Ни убедить, ни победить тех, кто заставлял строить поселок в этой наледи, Сергей Петрович Воронов так и не смог. Как позже Кузькин из колхоза, так Воронов уходит со стройки. Сюжет героя, деятельного, честного, с головой, но независимого, – этот сюжет остается с открытым финалом. Автор не задергивает перед Вороновым перспективы, но Воронов возвращается к нулю и с него должен опять начинать. Наледь как омертвление, как образ порочных хозяйственных отношений, непреодолимых в силу их разветвленности и повсеместности, написана Можаевым как система отношений костенеющая и бесплодная. «Наледь смахивала на шелудивую шкуру издыхающего зверя» – метафора яростная, хотя автор остается в рамках пейзажа, на который глядит инженер:
«Характер наледи оказался тоже очень неприятным.
Если бы она имела определенное направление, ее можно было бы преградить барьером. Но она вырастала повсюду и принимала самые неожиданные формы. Здесь, в ущелье, били сотни ключей – грунтовые воды выбивались повсюду. Они неслись в Снежинку и наращивали наледь. “Очень сложные условия. И не столько для строительства, сколько для жизни здесь”, – думал Воронов».
В местных идеологических кругах повесть вызвала скандал. Молодому автору, в ту пору вольному журналисту, грозила статья за тунеядство.
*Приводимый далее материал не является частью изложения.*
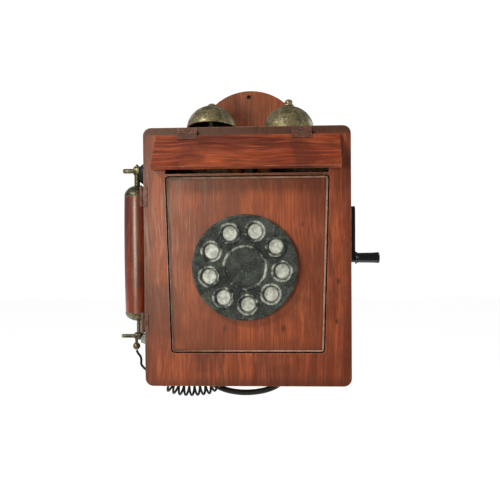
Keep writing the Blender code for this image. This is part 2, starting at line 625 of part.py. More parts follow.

Не прошло, однако, и двух лет, как Можаев обнаружил на Алтае, в Солдатове, у «трудного» председателя Николая Ивановича Лозового целую плеяду своих любимых героев, но уже реальных. Там, на Алтае, «под сиянием огромной азиатской луны» он впервые скажет о бесценной для него «воле к независимости»: «Уходя на новые земли, русский крестьянин не просто искал святое Беловодье, край изобилия и красоты, он уносил с собой мечту хозяйствовать без помещиков и начальства. Он сам хотел распоряжаться урожаем, плодами своего труда. Он шел на вольные земли, чтобы жить по справедливости, по законам стариков, слушая только землю, приноравливаясь к ней. И великая тяга земли рождалась мудрым законом взаимного послушания хлебороба и поля».
Спустя пять лет, в июльской книжке «Нового мира» за 1966 год, Твардовский публикует повесть Бориса Можасва «Из жизни Федора Кузькина».
На Четвертом съезде писателей СССР (1967), в отчетном докладе съезду, повесть была причислена к произведениям с тенденциями, «далеко не во всем отвечающими правде современности и критериям искусства социалистического реализма. <…> Где силы, которые выражают самые коренные устремления многомиллионной колхозной массы? Силы, которые противостоят Кузькину, остались за пределами изображения, они как бы отторгнуты по авторскому произволу [11] , – утверждал докладчик (Г. M. Марков), обращаясь к аудитории, расположившейся в Большом Кремлевском дворце. В правительственных ложах: Л. И. Брежнев, А. Н. Косыгин, М. А. Суслов, А. Н. Шелепин, Ю. В. Андропов…
11
Четвертый съезд писателей СССР 22–27 мая 1967 года. Стенографический отчет. – М.: Советский писатель. 1968. С. 14, 15.